The firm’s houses are often made of dark materials, since, the architects point out, every landscape incorporates shadows. One of the best examples is Radziner’s own residence, in Los Angeles’s rural Mandeville Canyon. In deciding to use nearly black brick for the exterior — and for many of the interior — walls the architects say they “considered how vivid nature looks when viewed from the entrance of a dark cave.”
The house was also designed to respond to the existing flora. In plan, it wends its way around a stand of sycamores that took root long before it was constructed. Again, Simpson is spot-on: “You get the feeling these architects find the trees they want and built around them.” Sometimes, though, Marmol and Radziner add vegetation, as for a house occupying a swath of sparse desert terrain in Scottsdale, where they used mesquite and palo verde trees as privacy screens.
The settings of the structures in the book’s “urban” section aren’t especially urban (it would be interesting to see Marmol Radziner do a New York townhouse). Even a house in Amsterdam, the only project in the book outside the western U.S., is on a spacious, wooded site. In these suburban settings, the architects avoid building walls around the residences, to avoid diminishing the feeling of community. When a client demands a wall, Marmol says in the Q&A, “we often pull it back to allow for an adequate landscape buffer between that wall and the street.”
One of the architects’ finest urban houses is on a (wall-less) quarter-acre lot in Venice, California. Marmol and Radziner placed the structure away from the street and surrounded it with vegetation. The kitchen and breakfast room are sunken, so that, from inside, the landscape is experienced at eye level. To avoid overpowering the older, single-story houses on the block, the architects set the second floor back from the first (which has lushly planted roofs); it’s as if the neighborhood got a small multilevel park along with a new dwelling.

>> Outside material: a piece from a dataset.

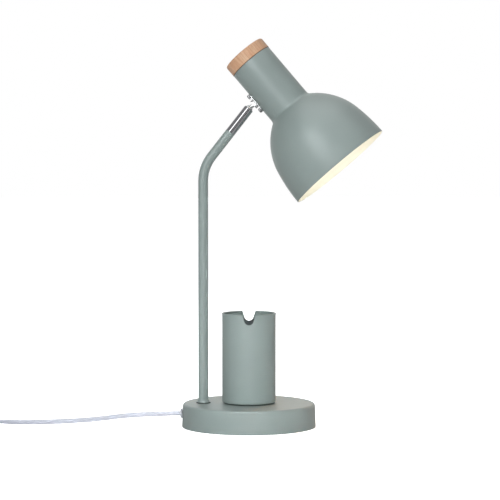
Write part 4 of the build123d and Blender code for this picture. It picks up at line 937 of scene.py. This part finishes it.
relief = {
    "back": (-390, -52, 6.85), "length": 22, "thin": 3.3, "thick": 4.7, "rings": 7, "groove": 0.6,
    "soft": 0.15, "around": 40,
}
tie = {
    "place": (-472.8, -10.35, 14.5), "head": (6.4, 6.8, 3.6), "edge": 0.36,
    "tail": (11, 4.4, 0.9), "tailRise": 38,
}
sleeve = {
    "length": 7, "y": 24, "z": 6, "wide": 3.7, "high": 2.65, "thinner": 0.78, "edge": 0.5,
    "inSwitch": 0.3, "ends": (-318, -378), "around": 40,
}


def makeRelief():
    r = relief
    step = r["length"] / (2 * r["rings"] + 1)
    bm = bmesh.new()
    line = Outline(bm, 0, 0)
    for index in range(2 * r["rings"] + 1):
        low, high = index * step, (index + 1) * step
        cut, soft, start = (r["groove"], 0, low) if index % 2 else (0, r["soft"], low + weld / 2)
        back, front = [r["thin"] + (r["thick"] - r["thin"]) * z / r["length"] - cut for z in (low, high)]
        line.run((back - soft, start), (back, low + soft + weld), (front, high - soft - weld),
                 (front - soft, high - weld / 2))
    line.run((0, r["length"]))
    turnRound(bm, r["around"])
    place = Matrix.Translation(r["back"]) @ Matrix.Rotation(radians(90), 4, "Y")
    return addPiece("plugRelief", bm, "stand", ["white"], ["plug_strain_relief"], place)


def makeTieHead():
    # the strap's buckle and its cut end
    t = tie
    bm = bmesh.new()
    block = bmesh.ops.create_cube(bm, size=1)["verts"]
    bmesh.ops.scale(bm, verts=block, vec=t["head"])
    tail = bmesh.ops.create_cube(bm, size=1)["verts"]
    bmesh.ops.scale(bm, verts=tail, vec=t["tail"])
    roundEdges(bm, bm.edges[:], t["edge"])
    near, halfWide, halfThick = t["head"][0] / 2, t["tail"][1] / 2 + 0.001, t["tail"][2] / 2 + 0.001
    far = [v for v in bm.verts if abs(v.co.x) > near or abs(v.co.z) < halfThick and abs(v.co.y) < halfWide]
    bmesh.ops.translate(bm, verts=far, vec=(-t["tail"][0] / 2, 0, 0))
    bmesh.ops.rotate(bm, verts=far, cent=(0, 0, 0), matrix=Matrix.Rotation(radians(t["tailRise"]), 3, "Y"))
    return addPiece("tieHead", bm, "stand", ["tie"], (), Matrix.Translation(t["place"]))


def makeSleeves():
    # a short tapered sleeve where the cord goes into each end of the switch
    s = sleeve
    bm = bmesh.new()
    for end, side in zip(s["ends"], (1, -1)):
        made = bmesh.ops.create_cone(bm, cap_ends=True, segments=s["around"], radius1=1, radius2=s["thinner"],
                                     depth=s["length"])["verts"]
        turn = Matrix.Rotation(radians(90 * side), 3, "Y")
        bmesh.ops.rotate(bm, verts=made, cent=(0, 0, 0), matrix=turn)
        bmesh.ops.scale(bm, verts=made, vec=(1, s["wide"], s["high"]))
        middle = end + side * (s["length"] / 2 - s["inSwitch"])
        bmesh.ops.translate(bm, verts=made, vec=(middle, s["y"], s["z"]))
    roundEdges(bm, [e for e in bm.edges if e.calc_face_angle(0) > 1], s["edge"])
    return addPiece("switchSleeves", bm, "stand", ["white"])


plugRelief = makeRelief()
tieHead = makeTieHead()
switchSleeves = makeSleeves()
print("relief, tie and sleeves ready")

Among Marmol Radziner’s great achievements is making houses that are prefabricated yet fully responsive to their sites. (Flipping through the book, you’d have a hard time guessing which of the 19 structures are prefab.) Their experiments with factory-built houses began in 2005, with a weekend house for Marmol’s family in Desert Hot Springs. A series of metal boxes, some enclosed and others open to the elements, are positioned almost like picture frames. A few years later, the architects built a much larger — 12,000-square-foot — prefab house in Las Vegas for casino mogul Jim Murren. In that case, the 37 steel-framed elements weren’t just lowered into an existing landscape — the site was sculpted to make room for a sunken, and thus shaded, basketball court, a pool and other amenities for Murren’s young family.
Not all the firm’s prefabs are in the desert. One is on 160 acres in Northern California’s wooded Mendocino County. There, the client’s desire to leave the ground undisturbed made building the house remotely and in pieces, and then delivering it by truck, a smart strategy. A modest 2,200 square feet, it is as simple as Mies’s Farnsworth House, except that its glass walls slide open to create connections to the outdoors that even Simpson would approve of. Otherwise, there are no flourishes to detract from the rolling hills, dotted with oak trees, and the jagged mountains in the distance. “The quality of the site,” Marmol and Radziner write in the book, “informed the clarity of our architecture.”
To paraphrase Joyce Kilmer, “I think that I shall never see a house as lovely as a tree.” Marmol and Radziner make lovely houses, but they know real beauty when they see it.